Look through the material below and copy exactly the lines from the line with "make_tail(material)" to the line with "obj.parent = empty", those two lines included.

= = =

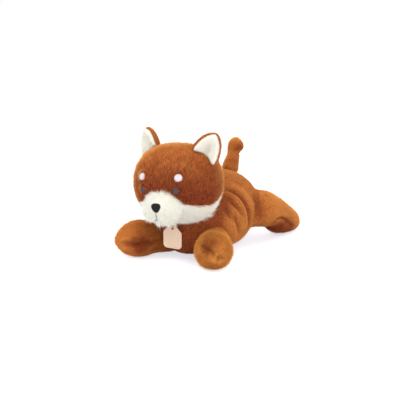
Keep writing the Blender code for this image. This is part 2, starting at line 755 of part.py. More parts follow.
def make_tag(material):
    """A plain swing tag on a thread loop, whose knot is sewn to the chest under the chin."""
    chest = -TORSO_LENGTH / 2
    tag_y = chest - TAG_STAND_OFF
    hole_z = LOOP_RISE + LOOP_RADIUS + SWING_GAP - TAG_HOLE_RADIUS
    top = hole_z + TAG_EDGE
    half = TAG_WIDTH / 2
    outline = [(-half + TAG_SHOULDER, top), (half - TAG_SHOULDER, top), (half, top - TAG_SHOULDER)]
    for side in (1, -1):
        for step in range(SMALL_SIDES // 4 + 1):
            angle = math.pi / 2 * step / (SMALL_SIDES // 4)
            turn = angle if side > 0 else math.pi / 2 - angle
            x = side * (half - TAG_CORNER + TAG_CORNER * math.cos(turn))
            outline.append((x, top - TAG_LENGTH + TAG_CORNER - TAG_CORNER * math.sin(turn)))
    outline.append((-half, top - TAG_SHOULDER))
    bm = bmesh.new()
    face = bm.faces.new([bm.verts.new((x, tag_y - TAG_THICKNESS / 2, z)) for x, z in outline])
    swept = bmesh.ops.extrude_face_region(bm, geom=[face])
    verts = [item for item in swept["geom"] if isinstance(item, bmesh.types.BMVert)]
    bmesh.ops.translate(bm, vec=(0, TAG_THICKNESS, 0), verts=verts)
    tag = add_object("tag", mesh_from(bm, "tag"), material["tag"])
    hole_place = Matrix.Translation((0, tag_y, hole_z))
    reach = TAG_THICKNESS + OVERRUN
    boolean(tag, drum("tag_hole", hole_place, TAG_HOLE_RADIUS, -reach, reach))
    make_loop(material, tag_y)


def make_loop(material, tag_y):
    """A flat ring of thread through the tag's hole, with a knot against the chest."""
    bend = LOOP_HEIGHT / 2
    front = tag_y - TAG_THICKNESS - LOOP_RADIUS
    back = -TORSO_LENGTH / 2 - KNOT_RADIUS
    points = []
    for end, start_angle in ((back, -math.pi / 2), (front, math.pi / 2)):
        for step in range(SMALL_SIDES // 2 + 1):
            angle = start_angle + math.pi * step / (SMALL_SIDES // 2)
            points.append((0, end + bend * math.cos(angle), LOOP_RISE + bend + bend * math.sin(angle)))
    loop = thread("tag_loop", points, LOOP_RADIUS, closed=True, material=material["string"])
    knot = ball("knot", (0, back + bend, LOOP_RISE + bend), KNOT_RADIUS, SMALL_SIDES)
    boolean(loop, knot, "UNION")
    boolean(loop, torso_form("torso_clearance", -SEAM_GAP))


def set_origins():
    """Puts the origin of each moving piece on its joint."""
    tag_joint = Vector((0, -TORSO_LENGTH / 2 - TAG_STAND_OFF, LOOP_RISE))
    joints = [("tail", Vector(TAIL_JOINT)), ("tag", tag_joint)]
    for start in ("head", "jaw", "muzzle", "brow", "eye", "nose", "mouth"):
        joints.append((start, HEAD_MIDDLE))
    for name, place, _, _ in leg_table():
        joints.append((name, place.to_translation()))
    for side, sign in SIDES:
        for layer in ("back", "lining"):
            joints.append((f"ear_{layer}_{side}", ear_frame(sign).to_translation()))
    for obj in bpy.data.objects:
        for start, joint in joints:
            if obj.name.startswith(start) and not obj.hide_render:
                obj.data.transform(Matrix.Translation(-joint))
                obj.location = joint


def main():
    clear_scene()
    material = make_materials()
    floor = floor_cutter()
    head_clear = head_form("head_clearance", -SEAM_GAP)
    make_legs(material, floor)
    make_tail(material)
    make_torso(material, floor)
    make_head(material)
    make_muzzle(material, head_clear)
    make_face(material, head_clear)
    make_ears(material)
    make_tag(material)
    set_origins()


main()
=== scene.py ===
"""Looks of the plush fox: stuffed skins with a real pile, a stitched face, lined ears and a tag.

Metres, in the frame of the solids: the toy faces -Y, its own left is +X and +Z is up.
"""

import json
import math

import bmesh
import bpy
import numpy as np
from mathutils import Euler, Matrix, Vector, noise
from mathutils.bvhtree import BVHTree


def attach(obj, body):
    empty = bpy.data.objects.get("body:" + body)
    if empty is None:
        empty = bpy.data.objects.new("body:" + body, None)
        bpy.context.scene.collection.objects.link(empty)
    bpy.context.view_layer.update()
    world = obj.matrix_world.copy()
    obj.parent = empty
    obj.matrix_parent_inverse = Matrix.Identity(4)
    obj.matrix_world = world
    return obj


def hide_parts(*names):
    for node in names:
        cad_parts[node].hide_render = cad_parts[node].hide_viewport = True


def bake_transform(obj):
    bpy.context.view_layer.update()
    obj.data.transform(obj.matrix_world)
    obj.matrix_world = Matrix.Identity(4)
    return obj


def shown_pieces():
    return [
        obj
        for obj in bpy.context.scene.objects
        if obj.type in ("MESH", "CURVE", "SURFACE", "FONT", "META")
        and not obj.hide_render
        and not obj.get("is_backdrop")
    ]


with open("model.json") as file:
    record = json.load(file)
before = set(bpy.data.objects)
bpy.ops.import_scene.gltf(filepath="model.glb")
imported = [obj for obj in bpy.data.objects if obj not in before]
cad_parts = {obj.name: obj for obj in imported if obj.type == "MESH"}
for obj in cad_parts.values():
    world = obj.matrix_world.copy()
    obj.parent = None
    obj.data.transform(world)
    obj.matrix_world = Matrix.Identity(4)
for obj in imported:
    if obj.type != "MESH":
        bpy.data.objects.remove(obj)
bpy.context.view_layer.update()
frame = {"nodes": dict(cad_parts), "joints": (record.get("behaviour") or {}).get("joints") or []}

# Camera
VIEW_FROM = (0.7621, -1.1971, 0.3672)
VIEW_TURN = (math.radians(90 - 12), 0, math.radians(33))
SENSOR = 36.0
FOCAL_SHARE = 2.79

# Place, size, power and colour of each lamp
LAMPS = {
    "key": ((-0.35, -0.70, 1.15), 1.4, 7.9, (1, 0.985, 0.96)),
    "fill": ((1.1, -0.9, 0.60), 1.2, 9.6, (1, 1, 1)),
}
LAMP_AIM = (0, 0, 0.06)
ROOM_LIGHT = (0.97, 0.98, 1, 1)
ROOM_SEEN = (1, 1, 1, 1)

# Floor
FLOOR_HALF = 4
FLOOR_DROP = 0.0002
FLOOR_LIT = (0.88, 0.88, 0.90, 1)
FLOOR_SHADED = (0.68, 0.72, 0.68, 1)
FLOOR_GLOW = (0.64, 0.63, 0.68, 1)

# The solids, and where they turn as the record has it
SOLIDS = frame["nodes"]
JOINT = {joint["name"]: joint for joint in frame["joints"]}
HEAD_MIDDLE = np.array(Vector(JOINT["head_nod"]["pos_m"]))
HEAD_ACROSS = Vector(JOINT["head_nod"]["axis"]).normalized()

SIDE_SIGN = {"l": 1, "r": -1}


# Nodes


def plug(tree, made, values):
    """Sets or links a node's sockets."""
    for socket, value in dict(values).items():
        if isinstance(value, bpy.types.NodeSocket):
            tree.links.new(value, made.inputs[socket])
        else:
            made.inputs[socket].default_value = value


def node(tree, kind, values=(), **settings):
    """A new node of a tree, with its settings and its sockets' values or links."""
    made = tree.nodes.new(kind)
    for name, value in settings.items():
        setattr(made, name, value)
    plug(tree, made, values)
    return made


def maths(tree, operation, *values):
    """A number worked out from others."""
    return node(tree, "ShaderNodeMath", enumerate(values), operation=operation).outputs[0]


def vectors(tree, operation, *values, scale=None):
    """A vector worked out from others."""
    sockets = dict(enumerate(values))
    if scale is not None:
        sockets["Scale"] = scale
    return node(tree, "ShaderNodeVectorMath", sockets, operation=operation).outputs[0]


def ranged(tree, value, start, end, low=0.0, high=1.0, curve="LINEAR"):
    """A number that runs from low to high while a value runs from start to end."""
    sockets = {"Value": value, "From Min": start, "From Max": end, "To Min": low, "To Max": high}
    return node(tree, "ShaderNodeMapRange", sockets, interpolation_type=curve).outputs[0]


def mixed(tree, factor, first, second, blend="MIX"):
    """A mix of two colours. The colour sockets of a Mix node are its third pair."""
    sockets = {0: factor, 6: first, 7: second}
    return node(tree, "ShaderNodeMix", sockets, data_type="RGBA", blend_type=blend).outputs[2]


def attribute(tree, name, output="Fac"):
    return node(tree, "ShaderNodeAttribute", attribute_name=name).outputs[output]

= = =

TASK RESULT:
    make_tail(material)
    make_torso(material, floor)
    make_head(material)
    make_muzzle(material, head_clear)
    make_face(material, head_clear)
    make_ears(material)
    make_tag(material)
    set_origins()


main()
=== scene.py ===
"""Looks of the plush fox: stuffed skins with a real pile, a stitched face, lined ears and a tag.

Metres, in the frame of the solids: the toy faces -Y, its own left is +X and +Z is up.
"""

import json
import math

import bmesh
import bpy
import numpy as np
from mathutils import Euler, Matrix, Vector, noise
from mathutils.bvhtree import BVHTree


def attach(obj, body):
    empty = bpy.data.objects.get("body:" + body)
    if empty is None:
        empty = bpy.data.objects.new("body:" + body, None)
        bpy.context.scene.collection.objects.link(empty)
    bpy.context.view_layer.update()
    world = obj.matrix_world.copy()
    obj.parent = empty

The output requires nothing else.